Naqueles fundos ignotos de nosso país, havia uma pessoa preocupada com problemas políticos, culturais e até metafísicos e se perguntava pelo destino do mundo. Criou até uma pequena roda de amigos que gostavam de discutir “coisas sérias”, sobretudo, para ouvi-lo. 

Sem ninguém com quem intercambiar, lia os clássicos do pensamento como Spinoza, Hegel, Darwin, Ortega y Gasset e Jaime Balmes. Passava longas horas à noite colado ao rádio para escutar programas estrangeiros e se informar sobre o andamento da Segunda Guerra Mundial.

Era crítico à Igreja dos padres  porque estes não respeitavam os  protestantes alemães, condenados já ao fogo do inferno por não serem católicos. Muitos estudantes olhavam para aquelas meninas loiras, bonitas e luteranas, e comentavam: “que pena que elas, tão lindas, vão para o inferno”. Meu pai opunha-se a isso e, com dureza, tratava aqueles que discriminavam os “negriti” e os “spuzzetti” (os “negrinhos” e os “fedidinhos”), filhos e filhas de caboclos.  A nós, filhos e filhas, obrigava-nos a sentar na escola sempre ao lado deles para aprender a respeitá-los e a conviver com os diferentes.

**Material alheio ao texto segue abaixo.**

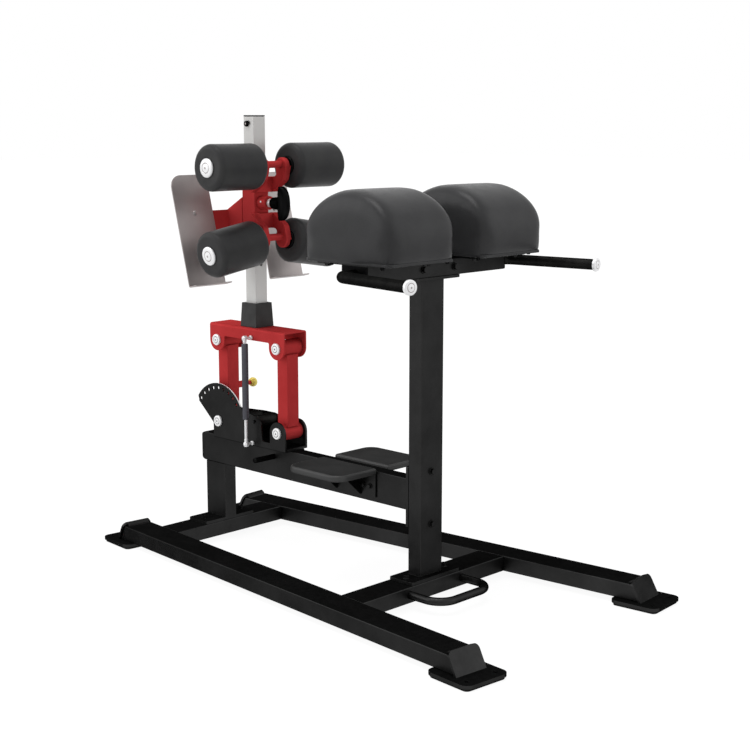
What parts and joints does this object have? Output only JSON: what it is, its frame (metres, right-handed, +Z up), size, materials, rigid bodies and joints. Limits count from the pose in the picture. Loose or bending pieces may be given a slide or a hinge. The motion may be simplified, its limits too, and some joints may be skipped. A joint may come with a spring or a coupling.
{
  "type": "glute ham developer",
  "caption": "Floor-standing glute ham developer: domed thigh pads on a front post and a sliding foot carriage with rollers and foot plates on a swinging mast.",
  "frame": {"origin": "middle of the footprint, on the floor", "axes": "+X to the front, where the hand grips are, +Y to the far side, +Z up"},
  "size_m": [1.8116, 0.993, 1.4593],
  "materials": {
    "black_coat": "satin",
    "red_coat": "satin",
    "mast_metal": "satin",
    "foot_plate_metal": "brushed",
    "bright_metal": "polished",
    "pad_cover": "satin",
    "black_rubber": "matte",
    "black_plastic": "satin",
    "yellow_plastic": "gloss"
  },
  "bodies": {
    "frame": {"near_rail": "black_coat", "far_rail": "black_coat", "near_rear_rubber_foot": "black_rubber", "near_front_rubber_foot": "black_rubber", "far_rear_rubber_foot": "black_rubber", "far_front_rubber_foot": "black_rubber", "front_cross_tube": "black_coat", "rear_cross_tube": "black_coat", "carry_loop": "black_coat", "rear_upright": "black_coat", "front_upright": "black_coat", "main_beam": "black_coat", "beam_plug": "black_plastic", "near_step": "black_coat", "far_step": "black_coat", "band_peg": "black_coat", "pad_frame": "black_coat", "near_thigh_pad": "pad_cover", "far_thigh_pad": "pad_cover", "near_hand_grip": "black_coat", "far_hand_grip": "black_coat", "near_grip_cap": "bright_metal", "far_grip_cap": "bright_metal", "link_bracket": "black_coat", "index_plate": "black_coat", "bump_stop": "black_rubber", "rear_lower_pivot_pin": "bright_metal", "front_lower_pivot_pin": "bright_metal", "lower_strut_stud": "black_coat"},
    "rear_link": {"rear_link": "red_coat"},
    "index_pin": {"index_pin": "bright_metal", "index_knob": "yellow_plastic"},
    "front_link": {"front_link": "red_coat"},
    "coupler": {"coupler": "red_coat", "rear_upper_pivot_pin": "bright_metal", "front_upper_pivot_pin": "bright_metal", "upper_strut_stud": "black_coat", "mast": "mast_metal", "mast_collar": "black_plastic", "mast_cap": "black_plastic"},
    "strut_rod": {"strut_rod": "bright_metal"},
    "strut_cylinder": {"strut_cylinder": "black_coat"},
    "carriage": {"carriage_sleeve": "red_coat", "sleeve_liner": "black_plastic", "upper_roller_yoke": "red_coat", "lower_roller_yoke": "red_coat", "footrest_bracket": "red_coat", "near_foot_plate": "foot_plate_metal", "far_foot_plate": "foot_plate_metal"},
    "pull_pin": {"pull_collar": "bright_metal", "pull_knob": "black_plastic"},
    "near_upper_roller": {"near_upper_roller": "pad_cover", "near_upper_roller_hub": "bright_metal"},
    "far_upper_roller": {"far_upper_roller": "pad_cover", "far_upper_roller_hub": "bright_metal"},
    "near_lower_roller": {"near_lower_roller": "pad_cover", "near_lower_roller_hub": "bright_metal"},
    "far_lower_roller": {"far_lower_roller": "pad_cover", "far_lower_roller_hub": "bright_metal"}
  },
  "joints": [
    {"name": "mast_swing", "type": "hinge", "parent": "frame", "child": "rear_link", "pos_m": [-0.616, 0, 0.426], "axis": [0, 1, 0], "range_deg": [-54, 54]},
    {"name": "coupler_level", "type": "hinge", "parent": "rear_link", "child": "coupler", "pos_m": [-0.616, 0, 0.708], "axis": [0, 1, 0], "range_deg": [-54.5, 54.5]},
    {"name": "front_link_swing", "type": "hinge", "parent": "frame", "child": "front_link", "pos_m": [-0.316, 0, 0.426], "axis": [0, 1, 0], "range_deg": [-54.5, 54.5]},
    {"name": "strut_rod_swing", "type": "hinge", "parent": "frame", "child": "strut_rod", "pos_m": [-0.438, -0.08, 0.376], "axis": [0, 1, 0], "range_deg": [-44, 44]},
    {"name": "strut_cylinder_swing", "type": "hinge", "parent": "coupler", "child": "strut_cylinder", "pos_m": [-0.438, -0.08, 0.734], "axis": [0, 1, 0], "range_deg": [-44, 44]},
    {"name": "index_pin_slide", "type": "slide", "parent": "rear_link", "child": "index_pin", "axis": [0, 1, 0], "range_m": [-0.01, 0.006]},
    {"name": "carriage_slide", "type": "slide", "parent": "coupler", "child": "carriage", "axis": [0, 0, 1], "range_m": [-0.204, 0.153]},
    {"name": "pull_pin_slide", "type": "slide", "parent": "carriage", "child": "pull_pin", "axis": [1, 0, 0], "range_m": [-0.007, 0.008]},
    {"name": "near_upper_roller_spin", "type": "hinge", "parent": "carriage", "child": "near_upper_roller", "pos_m": [-0.38, -0.053, 1.297], "axis": [0, 1, 0], "continuous": true},
    {"name": "far_upper_roller_spin", "type": "hinge", "parent": "carriage", "child": "far_upper_roller", "pos_m": [-0.38, 0.053, 1.297], "axis": [0, 1, 0], "continuous": true},
    {"name": "near_lower_roller_spin", "type": "hinge", "parent": "carriage", "child": "near_lower_roller", "pos_m": [-0.38, -0.053, 1.057], "axis": [0, 0.9877, 0.1564], "continuous": true},
    {"name": "far_lower_roller_spin", "type": "hinge", "parent": "carriage", "child": "far_lower_roller", "pos_m": [-0.38, 0.053, 1.057], "axis": [0, 0.9877, -0.1564], "continuous": true}
  ],
  "couplings": [
    {"joint": "coupler_level", "follows": "mast_swing", "ratio": -1},
    {"joint": "front_link_swing", "follows": "mast_swing", "ratio": 1},
    {"joint": "strut_rod_swing", "follows": "mast_swing", "ratio": 0.799},
    {"joint": "strut_cylinder_swing", "follows": "mast_swing", "ratio": 0.799}
  ]
}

Sua piedade era interiorizada. Passou-nos um sentido espiritual e ético de vida: ser sempre honesto, nunca enganar a ninguém, dizer sempre a verdade e confiar irrestritamente na Providência divina. 

Para que seus onze filhos pudessem estudar e chegar à universidade vendia, aos pedaços, todas as terras que tinha ou herdara. No fim, ficou sem  a própria casa. 

Sua alegria era sem limites quando os filhos e filhas vinham de férias, pois assim podia discutir horas e horas com eles. E nos batia a todos. Morreu jovem, com 54 anos, extenuado de tanto trabalho e de abnegado serviço em função de todos. Pressentia que ia morrer pois o coração cansado fraquejava dia a dia. E tomava apenas como remédio maracujina.

Sonhava em conversar no céu com Platão e Aristóteles, discutir com Santo Agostinho, ouvir os mestres modernos e estar entre os sábios. Os filhos inscreveram seu lema de vida sobre sua tumba:

Foto: Arquivo Pessoal – Leonardo Boff

De sua boca ouvimos, de sua vida aprendemos: quem não vive para servir não serve para viver”. 

Morreu de infarte e na mesma hora, no dia 17 de julho de 1965, em que eu embarcava de navio para estudos na  Europa. Só lá, um mês depois, soube de sua travessia. Este mestre-escola criativo, inquieto, servidor de todos e sábio,  longe dos centros, se questionava sobre o sentido da vida nesta terra. O leitor e a leitora  seguramente já adivinharam quem era: meu querido e saudoso pai, Mansueto, que, neste dia dos pais, o lembro com carinho e infinita saudade, meu verdadeiro mestre.

O filho Leonardo Boff, teólogo, filósofo e escritor.